The commission, however, has not chosen to specify time limits in the regulations, which provide only that "[e]ach appointing authority shall give his [sic] employees advance written notice of any personnel action. . . ." 4 Pa. Code § 105.1. Rather, the commission has opted to fulfill the General Assembly's section 950 mandate by prescribing a thirty-day notice requirement in Management Directive 580.20(4)(e). Under these circumstances, the commission may not disclaim the validity of the management directive on the grounds that it was not issued in the form of a regulation or that its language is merely directory. Cf. DeFrank v. County of Greene, 50 Pa. Commonwealth Ct. 30, 412 A.2d 663 (1980) (county estopped from denying validity of procedures for discharge set forth in county's personnel manual); accord Service v. Dulles, 354 U.S. 363, 388 (1957) (if dismissal from employment is based on defined procedure, even though generous beyond the statutory requirements that bind the agency, that procedure must be scrupulously observed).

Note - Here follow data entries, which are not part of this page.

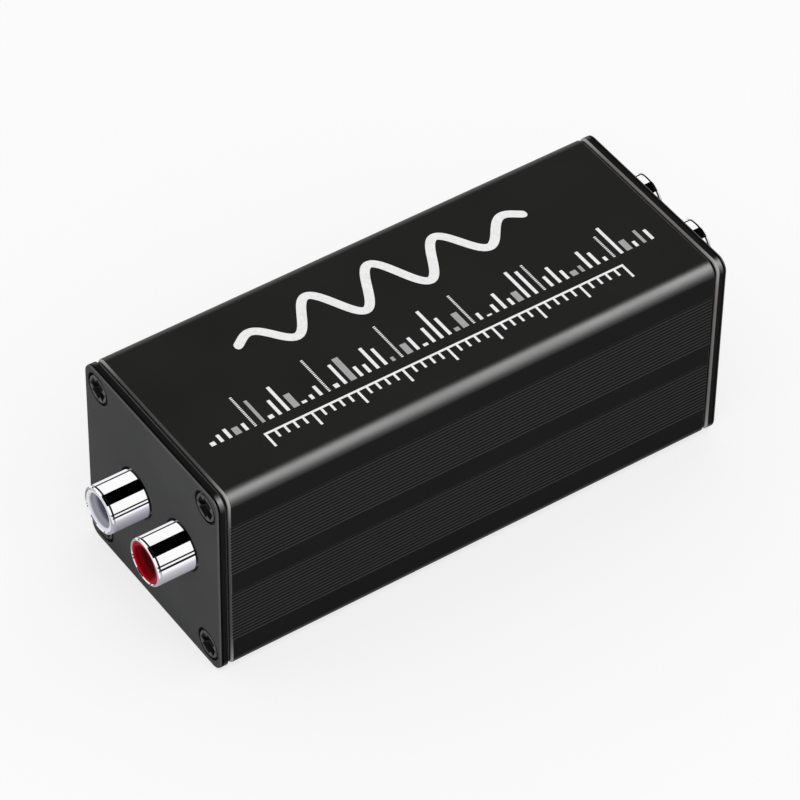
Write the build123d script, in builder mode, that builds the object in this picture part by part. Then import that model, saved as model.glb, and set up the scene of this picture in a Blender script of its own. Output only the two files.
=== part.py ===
from build123d import *
import os

os.makedirs("parts", exist_ok=True)

# Ground loop isolator for two audio channels. It lies along X with the input end at -X and
# the output end at +X. Up is +Z, and the origin is under the middle of the case.

# Case: one extruded tube with square section
case_length = 93.0
case_width = 38.0
case_height = 38.0
case_wall = 1.8
case_corner_radius = 2.2
case_end_chamfer = 0.4
inner_width = case_width - 2 * case_wall
inner_height = case_height - 2 * case_wall
mid_height = case_height / 2

# Fine V grooves: two bands on each long side
groove_depth = 0.28
groove_pitch = 0.7
grooves_in_band = 15
band_offset = 7.4
groove_square = groove_depth * 2**0.5

# End plates
plate_thickness = 2.0
plate_front_chamfer = 0.3
plate_back_chamfer = 0.2
end_face = case_length / 2 + plate_thickness

# Plate screws, and the open channels in the case that they cut their thread in
screw_inset = 3.6
screw_head_radius = 2.55
screw_head_height = 1.15
screw_shank_radius = 1.35
screw_length = 8.0
screw_turn = 25.0
recess_length = 3.7
recess_width = 1.1
recess_depth = 0.8
head_clearance = 0.45
head_sink = 0.1
shank_clearance = 0.25
counterbore_radius = screw_head_radius + head_clearance
counterbore_depth = screw_head_height + head_sink
channel_clearance = 0.05
channel_wall = 1.2
channel_mouth = 1.4
channel_bore_radius = screw_shank_radius + channel_clearance
channel_radius = channel_bore_radius + channel_wall
screw_spacing_y = case_width - 2 * screw_inset
screw_spacing_z = case_height - 2 * screw_inset

# Phono sockets: two at each end, each in a barrel with a thinner neck behind the plate's face
socket_spacing = 13.4
barrel_radius = 4.15
barrel_wall = 0.6
barrel_reach = 7.0
barrel_lip = 0.4
neck_step = 0.25
flange_radius = 5.0
flange_thickness = 0.8
flange_gap = 0.1
sleeve_length = 4.0
socket_hole_clearance = 0.35
neck_radius = barrel_radius - neck_step
flange_front = plate_thickness + flange_gap
flange_back = flange_front + flange_thickness
sleeve_end = flange_back + sleeve_length

# Insulator: a moulded liner in the barrel, cup-shaped at its mouth
insulator_clearance = 0.05
insulator_recess = 0.1
cup_wall = 0.5
cup_depth = 1.6
cup_corner = 0.9
contact_hole_radius = 1.7
contact_hole_length = 4.7
insulator_radius = barrel_radius - barrel_wall - insulator_clearance
cup_radius = insulator_radius - cup_wall
insulator_front = barrel_reach - insulator_recess
hole_front = insulator_front - cup_depth
hole_back = hole_front - contact_hole_length

# Centre contact: a split spring tube with a bent strip as its tail, down through the board
contact_grip_radius = 1.5
contact_wall = 0.45
contact_clearance = 0.1
contact_slit = 0.4
contact_slit_length = 5.0
contact_floor = 1.0
tail_width = 1.2
tail_thickness = 0.6
tail_length = 1.9
contact_radius = contact_grip_radius + contact_wall
contact_front = hole_back - contact_clearance

# Socket housing: one moulded block for the two sockets of an end
housing_side = 5.1
housing_top = 5.1
housing_depth = 10.0
housing_chamfer = 0.6
housing_clearance = 0.1
sleeve_bore_radius = neck_radius + housing_clearance
bore_floor = sleeve_end + housing_clearance
housing_back = flange_back + housing_depth
housing_width = socket_spacing + 2 * housing_side
tail_back = bore_floor + tail_length

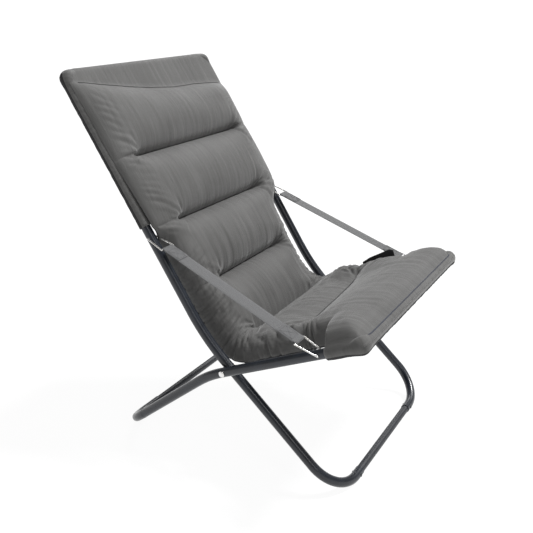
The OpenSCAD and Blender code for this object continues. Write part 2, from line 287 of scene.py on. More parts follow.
def to_world(t, x, n):
    """Points in metres from running distance, x and height over the tubes' line."""
    point, normal = line_and_normal(t)
    yz = point + n[..., None] * normal
    aside = -FAR_SHIFT * smooth(t, 405, 470) * (1 - smooth(t, 600, 690)) * smooth(x, -200, 200)
    return np.stack([x + aside, yz[..., 0], yz[..., 1]], -1) * MM


def new_mesh(name, verts, faces, smooth_shade=True):
    mesh = bpy.data.meshes.new(name)
    mesh.from_pydata([tuple(v) for v in verts], [], faces)
    mesh.validate()
    mesh.update()
    if smooth_shade:
        mesh.polygons.foreach_set("use_smooth", [True] * len(mesh.polygons))
    obj = bpy.data.objects.new(name, mesh)
    bpy.context.scene.collection.objects.link(obj)
    return obj


def active(obj):
    bpy.ops.object.select_all(action="DESELECT")
    obj.select_set(True)
    bpy.context.view_layer.objects.active = obj


def coords(obj):
    co = np.zeros(len(obj.data.vertices) * 3)
    obj.data.vertices.foreach_get("co", co)
    return co.reshape(-1, 3)


def set_coords(obj, co):
    obj.data.vertices.foreach_set("co", np.asarray(co, np.float32).ravel())
    obj.data.update()


# ----------------------------------------------------------------- the cover
high, low = heights(U, X)
is_rim = np.zeros((NROWS, COLS), bool)
is_rim[[0, -1], :] = True
is_rim[:, [0, -1]] = True
rim_n = np.where(U > RUN_FLAP - 1, low + 0.6, (high + low) / 2)
high = np.where(is_rim, rim_n, high)
upper_pts = to_world(T, X, high)
lower_pts = to_world(T, X, low)
upper_id = np.arange(NROWS * COLS).reshape(NROWS, COLS)
lower_id = upper_id.copy()
inner = ~is_rim
lower_id[inner] = NROWS * COLS + np.arange(inner.sum())
cover_pts = np.vstack([upper_pts.reshape(-1, 3), lower_pts[inner]])
faces, uvs = [], []
UPPER_UV = 2.0                     # keeps the upper layer's texture apart from the lower's


def quad(ids, i, j, flip):
    order = [(i, j), (i, j + 1), (i + 1, j + 1), (i + 1, j)]
    if flip:
        order.reverse()
    faces.append(tuple(int(ids[k]) for k in order))
    uvs.extend((X[k] * MM, U[k] * MM + (UPPER_UV if flip else 0.0)) for k in order)


for i in range(NROWS - 1):
    for j in range(COLS - 1):
        quad(upper_id, i, j, True)
        quad(lower_id, i, j, False)
cover = new_mesh("quilted_cover", cover_pts, faces)
for polygon in cover.data.polygons:
    polygon.material_index = polygon.index % 2         # the lower layer's faces get the near-black painted shade cloth
layer = cover.data.uv_layers.new(name="cloth_uv")
layer.data.foreach_set("uv", np.array(uvs, np.float32).ravel())

# Each vertex's running distance, x, and layer: 1 upper, 0 lower, 0.5 the rim they share
both_t = np.concatenate([U.ravel(), U[inner]])
both_x = np.concatenate([X.ravel(), X[inner]])
both_up = np.concatenate([np.where(is_rim, 0.5, 1.0).ravel(), np.zeros(inner.sum())])


def weight_group(obj, name, weights):
    group = obj.vertex_groups.new(name=name)
    for value in np.unique(weights):
        if value > 0:
            group.add(np.nonzero(weights == value)[0].tolist(), float(value), "REPLACE")
    return group


SIM_FRAMES = 20
LEAST_SWELL, MOST_SWELL = 2.0, 12.0     # millimetres at the tubes, and added away from them
UNDER_SHARE = 0.6                       # of that, for the lower layer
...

Because the commission (1) erroneously determined that the applicable management directives do not have the force of law and are merely directory and (2) failed to support a critical finding of fact with substantial evidence, we must reverse.*fn6


Now, July 30, 1984, the order of the State Civil Service Commission, No. 3930, dated January 21, 1983, is reversed and the Department of Public Welfare is ordered to reinstate Alexander A. Reneski as a Personnel Analyst III, regular status, with backpay.


Reversed. Reinstatement ordered with back pay.